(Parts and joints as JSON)
=-=-=-=-=

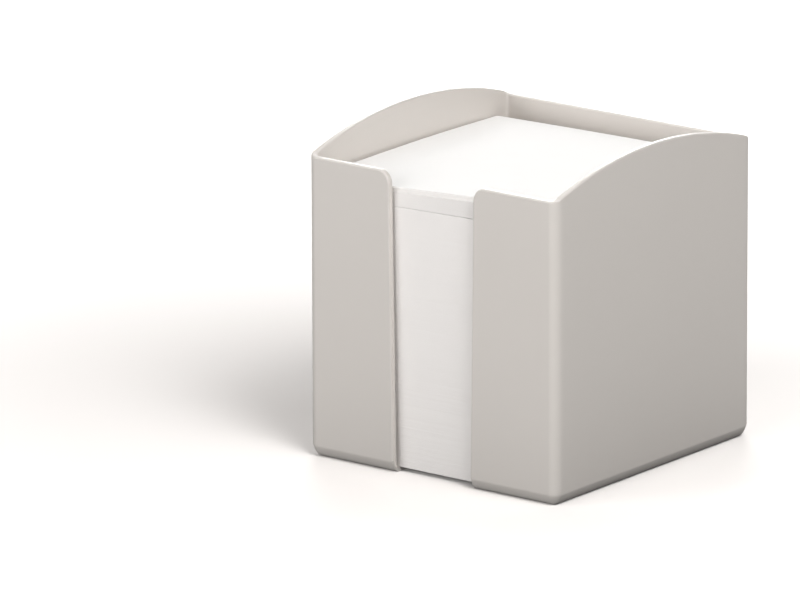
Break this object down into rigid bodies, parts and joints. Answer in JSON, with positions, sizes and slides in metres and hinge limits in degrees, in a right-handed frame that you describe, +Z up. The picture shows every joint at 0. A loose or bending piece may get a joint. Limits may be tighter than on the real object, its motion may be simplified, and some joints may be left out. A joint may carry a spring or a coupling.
{
  "type": "note box with loose note sheets",
  "caption": "Open-topped desk box for square note sheets, with arched side walls, a full-height front slot, a floor notch and a stack of loose sheets that lift out.",
  "frame": {"origin": "middle of the box's footprint, on the surface that it stands on", "axes": "+Z up, -Y towards the slotted front, +X to the right as seen from the front"},
  "size_m": [0.096, 0.1012, 0.1046],
  "materials": {
    "box_plastic": "light warm grey injection-moulded plastic with a fine satin surface",
    "note_paper": "plain white uncoated note paper"
  },
  "bodies": {
    "box": {"note_box": "box_plastic"},
    "lower_stack": {"sheets_001_to_050": "note_paper", "sheets_051_to_100": "note_paper", "sheets_101_to_150": "note_paper", "sheets_151_to_200": "note_paper", "sheets_201_to_250": "note_paper", "sheets_251_to_300": "note_paper", "sheets_301_to_350": "note_paper", "sheets_351_to_400": "note_paper", "sheets_401_to_450": "note_paper", "sheets_451_to_500": "note_paper", "sheets_501_to_550": "note_paper", "sheets_551_to_600": "note_paper", "sheets_601_to_650": "note_paper", "sheets_651_to_700": "note_paper", "sheets_701_to_750": "note_paper"},
    "upper_pad": {"upper_pad": "note_paper"},
    "loose_sheets": {"loose_sheets": "note_paper"},
    "top_sheet": {"top_sheet": "note_paper"}
  },
  "joints": [
    {"name": "lower_stack_lift", "type": "slide", "parent": "box", "child": "lower_stack", "axis": [0, 0, 1], "range_m": [0, 0.105]},
    {"name": "upper_pad_lift", "type": "slide", "parent": "lower_stack", "child": "upper_pad", "axis": [0, 0, 1], "range_m": [0, 0.022]},
    {"name": "loose_sheets_lift", "type": "slide", "parent": "upper_pad", "child": "loose_sheets", "axis": [0, 0, 1], "range_m": [0, 0.02]},
    {"name": "top_sheet_lift", "type": "slide", "parent": "loose_sheets", "child": "top_sheet", "axis": [0, 0, 1], "range_m": [0, 0.02]}
  ]
}
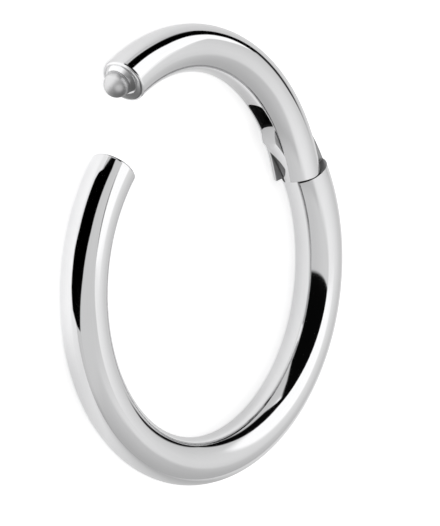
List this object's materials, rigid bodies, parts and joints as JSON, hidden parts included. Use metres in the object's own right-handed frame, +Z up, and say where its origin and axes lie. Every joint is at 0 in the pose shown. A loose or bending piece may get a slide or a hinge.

=-=-=-=-=

--- STATED TASK ---
Using the material above, print every entry exactly as written.

--- EXERCISE RESULT ---
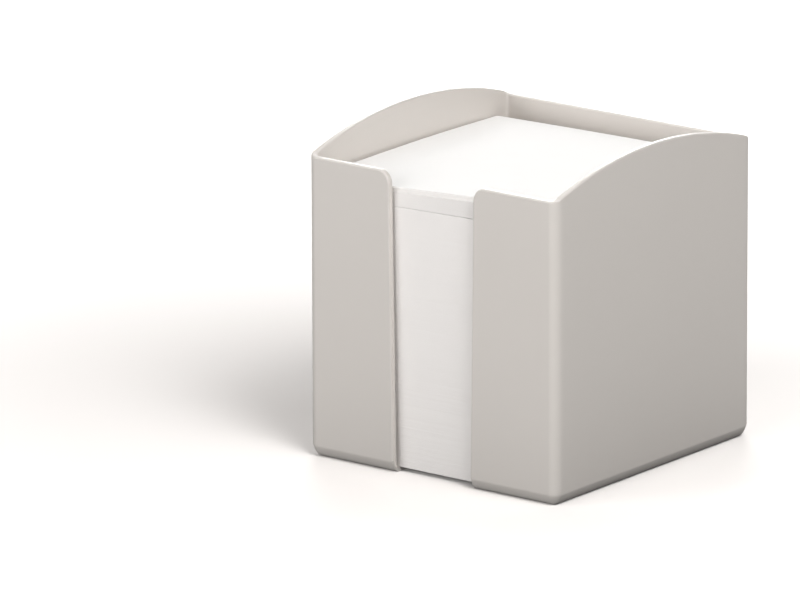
Break this object down into rigid bodies, parts and joints. Answer in JSON, with positions, sizes and slides in metres and hinge limits in degrees, in a right-handed frame that you describe, +Z up. The picture shows every joint at 0. A loose or bending piece may get a joint. Limits may be tighter than on the real object, its motion may be simplified, and some joints may be left out. A joint may carry a spring or a coupling.
{
  "type": "note box with loose note sheets",
  "caption": "Open-topped desk box for square note sheets, with arched side walls, a full-height front slot, a floor notch and a stack of loose sheets that lift out.",
  "frame": {"origin": "middle of the box's footprint, on the surface that it stands on", "axes": "+Z up, -Y towards the slotted front, +X to the right as seen from the front"},
  "size_m": [0.096, 0.1012, 0.1046],
  "materials": {
    "box_plastic": "light warm grey injection-moulded plastic with a fine satin surface",
    "note_paper": "plain white uncoated note paper"
  },
  "bodies": {
    "box": {"note_box": "box_plastic"},
    "lower_stack": {"sheets_001_to_050": "note_paper", "sheets_051_to_100": "note_paper", "sheets_101_to_150": "note_paper", "sheets_151_to_200": "note_paper", "sheets_201_to_250": "note_paper", "sheets_251_to_300": "note_paper", "sheets_301_to_350": "note_paper", "sheets_351_to_400": "note_paper", "sheets_401_to_450": "note_paper", "sheets_451_to_500": "note_paper", "sheets_501_to_550": "note_paper", "sheets_551_to_600": "note_paper", "sheets_601_to_650": "note_paper", "sheets_651_to_700": "note_paper", "sheets_701_to_750": "note_paper"},
    "upper_pad": {"upper_pad": "note_paper"},
    "loose_sheets": {"loose_sheets": "note_paper"},
    "top_sheet": {"top_sheet": "note_paper"}
  },
  "joints": [
    {"name": "lower_stack_lift", "type": "slide", "parent": "box", "child": "lower_stack", "axis": [0, 0, 1], "range_m": [0, 0.105]},
    {"name": "upper_pad_lift", "type": "slide", "parent": "lower_stack", "child": "upper_pad", "axis": [0, 0, 1], "range_m": [0, 0.022]},
    {"name": "loose_sheets_lift", "type": "slide", "parent": "upper_pad", "child": "loose_sheets", "axis": [0, 0, 1], "range_m": [0, 0.02]},
    {"name": "top_sheet_lift", "type": "slide", "parent": "loose_sheets", "child": "top_sheet", "axis": [0, 0, 1], "range_m": [0, 0.02]}
  ]
}
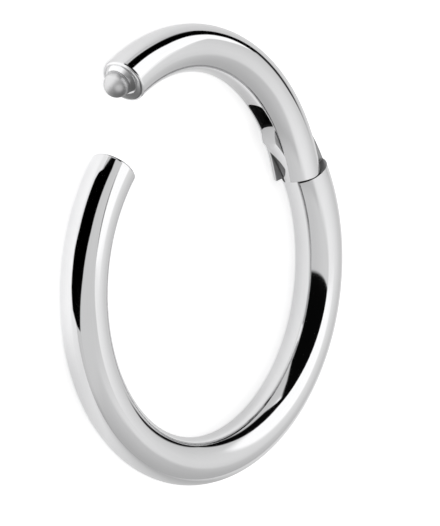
List this object's materials, rigid bodies, parts and joints as JSON, hidden parts included. Use metres in the object's own right-handed frame, +Z up, and say where its origin and axes lie. Every joint is at 0 in the pose shown. A loose or bending piece may get a slide or a hinge.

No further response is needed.